]> git.ipfire.org Git - thirdparty/kernel/linux.git/commitdiff
drm/amdgpu: fix possible fence leaks from job structure
authorAlex Deucher <alexander.deucher@amd.com>
Wed, 22 Oct 2025 21:11:38 +0000 (17:11 -0400)
committerAlex Deucher <alexander.deucher@amd.com>
Tue, 4 Nov 2025 16:53:59 +0000 (11:53 -0500)
If we don't end up initializing the fences, free them when
we free the job.  We can't set the hw_fence to NULL after
emitting it because we need it in the cleanup path for the
submit direct case.

v2: take a reference to the fences if we emit them
v3: handle non-job fence in error paths

Fixes: db36632ea51e ("drm/amdgpu: clean up and unify hw fence handling")
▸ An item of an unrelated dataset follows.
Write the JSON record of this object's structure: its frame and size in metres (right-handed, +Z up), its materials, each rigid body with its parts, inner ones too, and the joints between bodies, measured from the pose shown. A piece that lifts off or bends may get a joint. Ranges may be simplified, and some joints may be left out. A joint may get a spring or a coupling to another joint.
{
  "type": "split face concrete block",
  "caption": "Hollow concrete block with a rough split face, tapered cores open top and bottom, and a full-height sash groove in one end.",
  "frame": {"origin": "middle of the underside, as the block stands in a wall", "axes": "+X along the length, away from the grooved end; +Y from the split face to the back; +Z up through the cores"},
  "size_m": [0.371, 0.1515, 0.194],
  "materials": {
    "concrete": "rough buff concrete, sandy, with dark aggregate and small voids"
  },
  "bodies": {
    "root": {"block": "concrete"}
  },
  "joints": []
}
Reviewed-by: Jesse Zhang <Jesse.Zhang@amd.com> (v1)
Reviewed-by: Christian König <christian.koenig@amd.com>
Signed-off-by: Alex Deucher <alexander.deucher@amd.com>
drivers/gpu/drm/amd/amdgpu/amdgpu_ib.c
drivers/gpu/drm/amd/amdgpu/amdgpu_job.c
drivers/gpu/drm/amd/amdgpu/amdgpu_vm.c

index 39229ece83f83e0a4e343de864b67acdea7eac88..586a58facca10d36eb52db54b4fc53e663cf2f03 100644 (file)
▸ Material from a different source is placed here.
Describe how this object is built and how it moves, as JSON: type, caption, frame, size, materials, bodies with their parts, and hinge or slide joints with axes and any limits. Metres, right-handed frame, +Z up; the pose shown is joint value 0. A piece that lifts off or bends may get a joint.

@@ -176,18 +176,21 @@ int amdgpu_ib_schedule(struct amdgpu_ring *ring, unsigned int num_ibs,
 
        if (!ring->sched.ready) {
                dev_err(adev->dev, "couldn't schedule ib on ring <%s>\n", ring->name);
-               return -EINVAL;
+               r = -EINVAL;
+               goto free_fence;
        }
 
        if (vm && !job->vmid) {
                dev_err(adev->dev, "VM IB without ID\n");
-               return -EINVAL;
+               r = -EINVAL;
+               goto free_fence;
        }
 
        if ((ib->flags & AMDGPU_IB_FLAGS_SECURE) &&
            (!ring->funcs->secure_submission_supported)) {
                dev_err(adev->dev, "secure submissions not supported on ring <%s>\n", ring->name);
-               return -EINVAL;
+               r = -EINVAL;
+               goto free_fence;
        }
 
        alloc_size = ring->funcs->emit_frame_size + num_ibs *
@@ -196,7 +199,7 @@ int amdgpu_ib_schedule(struct amdgpu_ring *ring, unsigned int num_ibs,
        r = amdgpu_ring_alloc(ring, alloc_size);
        if (r) {
                dev_err(adev->dev, "scheduling IB failed (%d).\n", r);
-               return r;
+               goto free_fence;
        }
 
        need_ctx_switch = ring->current_ctx != fence_ctx;
@@ -302,6 +305,9 @@ int amdgpu_ib_schedule(struct amdgpu_ring *ring, unsigned int num_ibs,
                return r;
        }
        *f = &af->base;
+       /* get a ref for the job */
+       if (job)
+               dma_fence_get(*f);
 
        if (ring->funcs->insert_end)
                ring->funcs->insert_end(ring);
@@ -328,6 +334,11 @@ int amdgpu_ib_schedule(struct amdgpu_ring *ring, unsigned int num_ibs,
        amdgpu_ring_commit(ring);
 
        return 0;
+
+free_fence:
+       if (!job)
+               kfree(af);
+       return r;
 }
 
 /**
index 9e0cd1e0afc373eafcb08b9f865e3b53e5b3ec1c..7d8ef7ae10c23a2dcfa9a3a50efc70ccba332d61 100644 (file)
@@ -293,6 +293,15 @@ static void amdgpu_job_free_cb(struct drm_sched_job *s_job)
 
        amdgpu_sync_free(&job->explicit_sync);
 
+       if (job->hw_fence->base.ops)
+               dma_fence_put(&job->hw_fence->base);
+       else
+               kfree(job->hw_fence);
+       if (job->hw_vm_fence->base.ops)
+               dma_fence_put(&job->hw_vm_fence->base);
+       else
+               kfree(job->hw_vm_fence);
+
        kfree(job);
 }
 
@@ -322,6 +331,15 @@ void amdgpu_job_free(struct amdgpu_job *job)
        if (job->gang_submit != &job->base.s_fence->scheduled)
                dma_fence_put(job->gang_submit);
 
+       if (job->hw_fence->base.ops)
+               dma_fence_put(&job->hw_fence->base);
+       else
+               kfree(job->hw_fence);
+       if (job->hw_vm_fence->base.ops)
+               dma_fence_put(&job->hw_vm_fence->base);
+       else
+               kfree(job->hw_vm_fence);
+
        kfree(job);
 }
 
index 453d3b576456c9e1dbba1ed1c63fbdba2560d178..700b4a776532caa1f31985b5bb89ae03440f07fe 100644 (file)
@@ -849,6 +849,8 @@ int amdgpu_vm_flush(struct amdgpu_ring *ring, struct amdgpu_job *job,
                if (r)
                        return r;
                fence = &job->hw_vm_fence->base;
+               /* get a ref for the job */
+               dma_fence_get(fence);
        }
 
        if (vm_flush_needed) {